We step out into the world, where we will encounter people who have, intentionally or unintentionally, wronged us, and people who will wrong us in the future. We encounter systems by which we have been hurt. We encounter human sin, human brokenness, human fallenness.
This is where things started to go wrong for our friend the debtor, right?
This is where he conveniently forgot about what had just happened back there with the king and started grabbing throats and demanding what he felt he was owed.
And, unfortunately, we’re often not so unlike him in how we respond to what awaits us outside the church doors.
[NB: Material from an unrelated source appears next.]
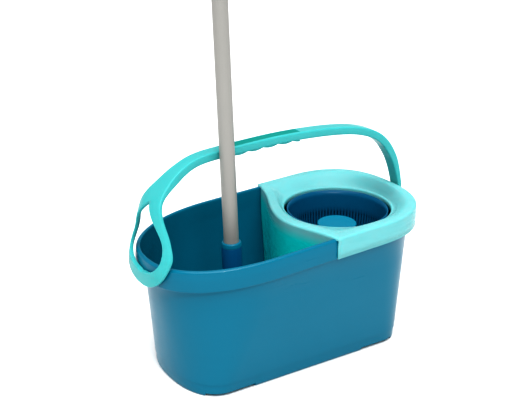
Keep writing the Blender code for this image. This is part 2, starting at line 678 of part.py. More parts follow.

Our human nature tells us things ought to be fair– We should get what people owe us. People should get what they deserve. People should be paid back for what they do wrong.
But, as counter-intuitive as it is to our broken nature and our finite minds, we know that’s not how God works.
Otherwise, we’d get what we have coming to us, too, and what we have coming to us isn’t pretty.
Whatever we offer others, that is our response to what Christ has offered us.
When we are not reflecting how Christ responds to us in the way we respond to others, we are responding incorrectly.
Every word we say, every interaction we have, every choice we make is a direct response to that moment when we knelt at the feet of the King, and instead of giving us what we deserved, He gave us Himself.
When we lay aside our pride, our need to be right, our need to feel vindicated, our desire to play the victim, our desire to see someone get what they have coming to them, and truly forgive, we are responding as Christ did– by laying down our lives.
Because we have been forgiven, we must also forgive.
Because we have been shown mercy, we must also show mercy.
Because He gave Himself for us, we too must give ourselves for one another.
Lord, forgive us our trespasses as we forgive those who trespass against us.